Le « pour faisons » est inédit à ma connaissance. Quelle créativité ! Quelle vitalité ! Merci, France Culture, de nous donner la primeur de telles audaces linguistiques.
02 novembre 2010, 20:19   Re : Mur du son syntaxique
Allons, c'est une parataxe.
Utilisateur anonyme
02 novembre 2010, 20:42   Re : Mur du son syntaxique
Citation
Alain Eytan
Allons, c'est une parataxe.

Le « pour » en trop dans ce cas...
Utilisateur anonyme
02 novembre 2010, 21:09   Re : Mur du son syntaxique
La parataxe est une figure de style, autrement dit, c'est une construction syntaxique parfaitement acceptable. Ce n'est pas le cas de la phrase en question qui, pour tout style, présente une bien drôle figure.
02 novembre 2010, 21:58   Re : Mur du son syntaxique
Ne peut-on dire que l'ajout d'une proposition de style direct dans le corps d'une phrase en omettant toute marque signifiant le rapport entre les deux, comme ce semble être le cas ici — « C'est un plaidoyer pour : " Faisons attention aux langues européennes." » — ne soit une forme d'asyndète ?

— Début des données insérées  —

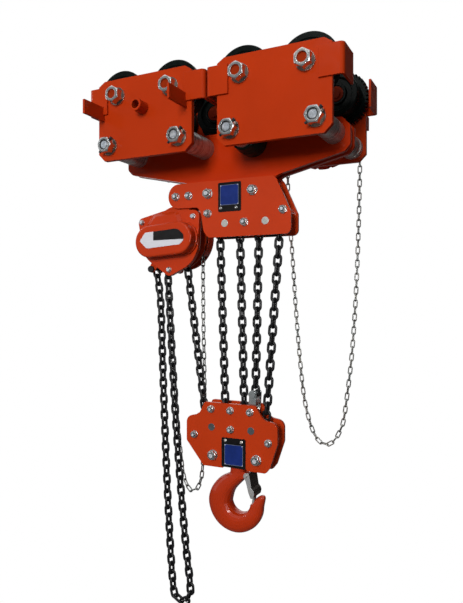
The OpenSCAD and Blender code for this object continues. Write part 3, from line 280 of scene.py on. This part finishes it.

Cher PhiX, n'est-ce pas plutôt la figure de style elle-même qui autorise la tournure considérée, et donc la rend correcte ?
Utilisateur anonyme
02 novembre 2010, 23:01   Re : Mur du son syntaxique
Je ne pense pas qu'il puisse s'agir d'une asyndète, car il n'y a pas suppression d'un terme de liaison (conjonction).

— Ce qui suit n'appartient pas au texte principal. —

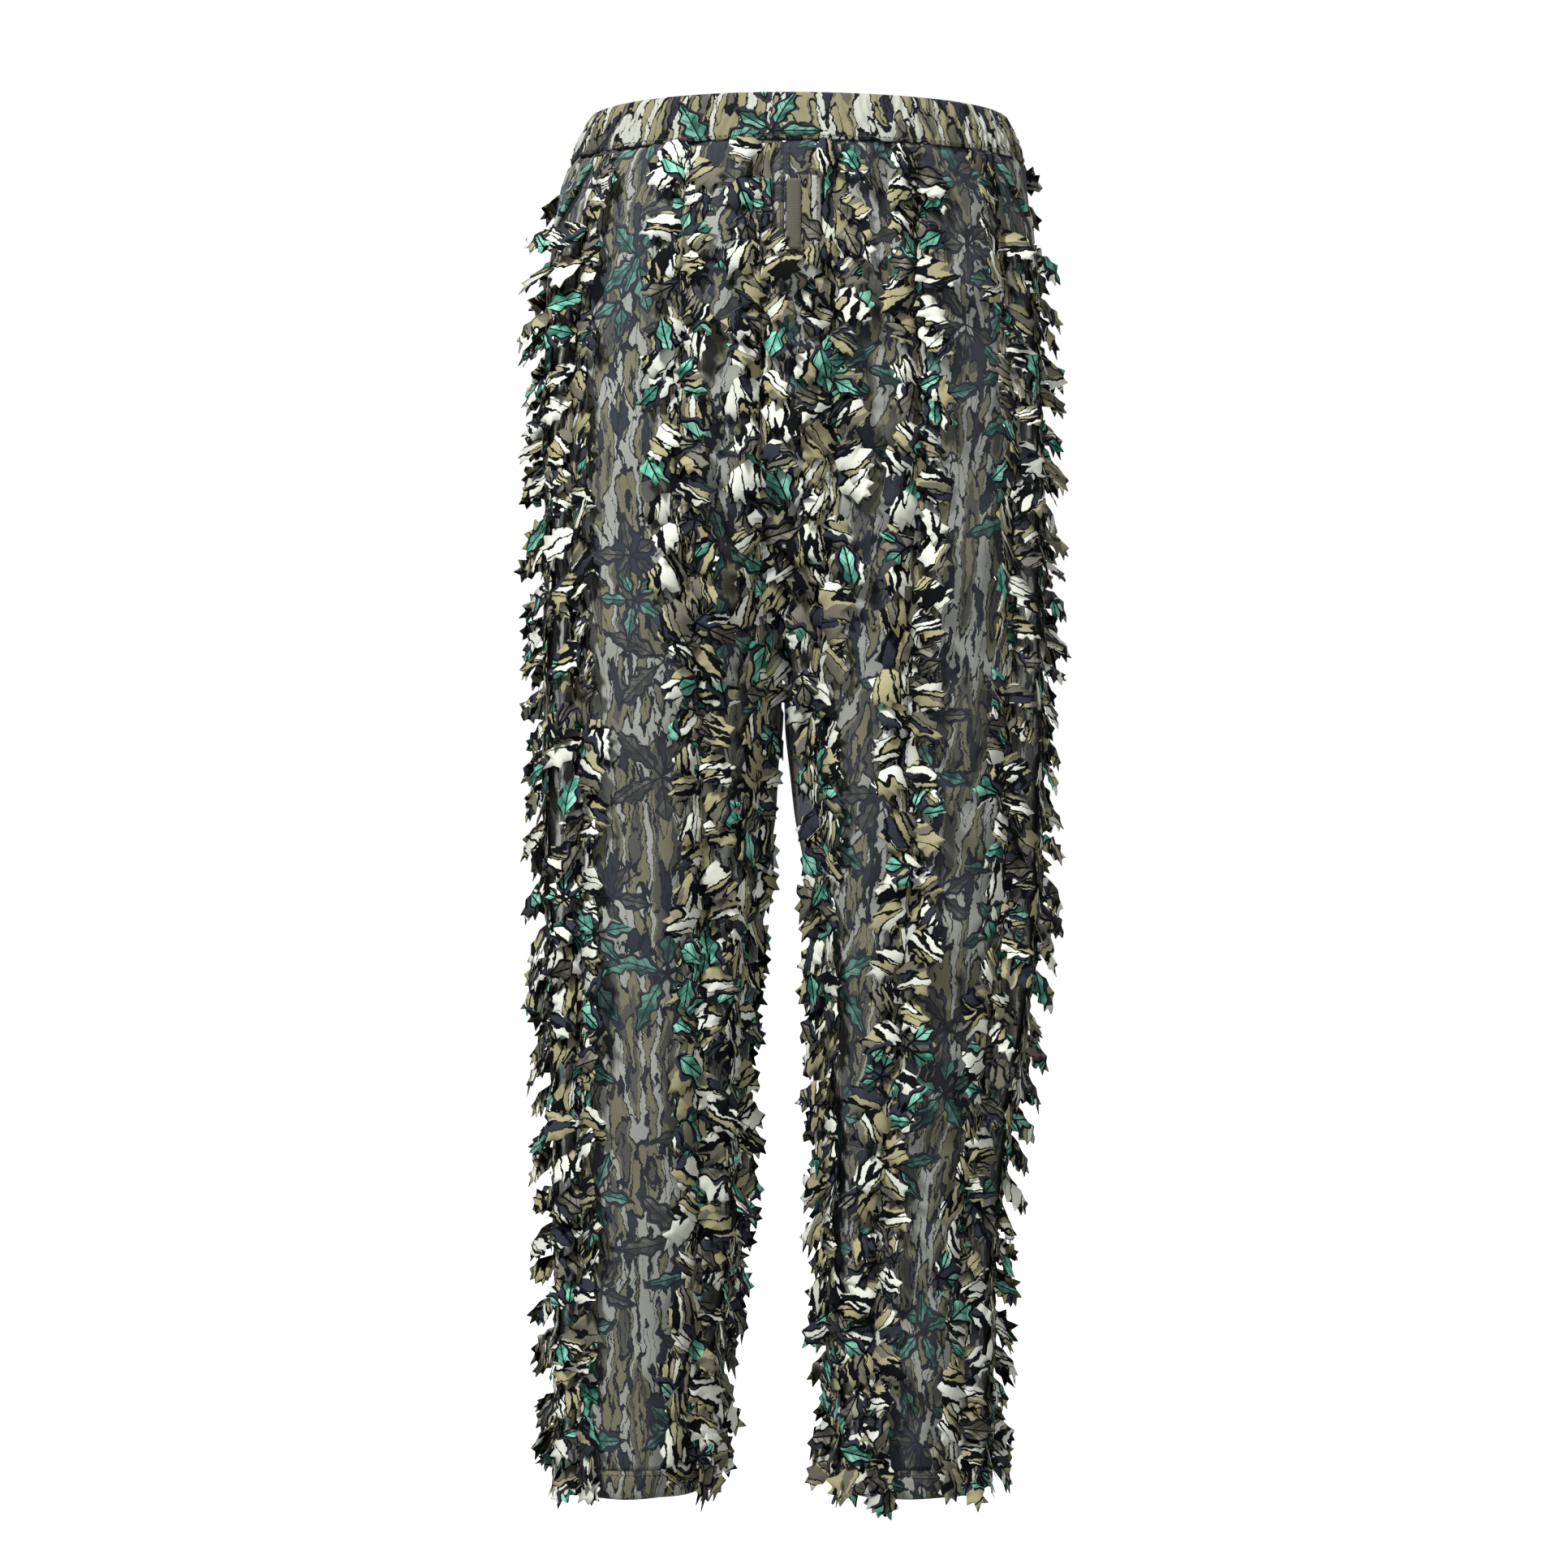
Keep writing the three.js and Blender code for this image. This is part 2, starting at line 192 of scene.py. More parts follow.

« C'est un plaidoyer pour : " Faisons attention aux langues européennes." » est également incorrect, puisque après « un plaidoyer pour », on attend un nom et pas une phrase au style direct.
Pour faire passer la tournure, il est un ingrédient infaillible, le "effectivement" en incise, façon Guillaume Durand, comme un plâtre sur une fracture, un baume de soldat en campagne sur une plaie ouverte, qui permet au discours de claudiquer encore quelques lieues : "C'est un plaidoyer pour, effectivement, faisons attention aux langues européennes, car, effectivement, ....".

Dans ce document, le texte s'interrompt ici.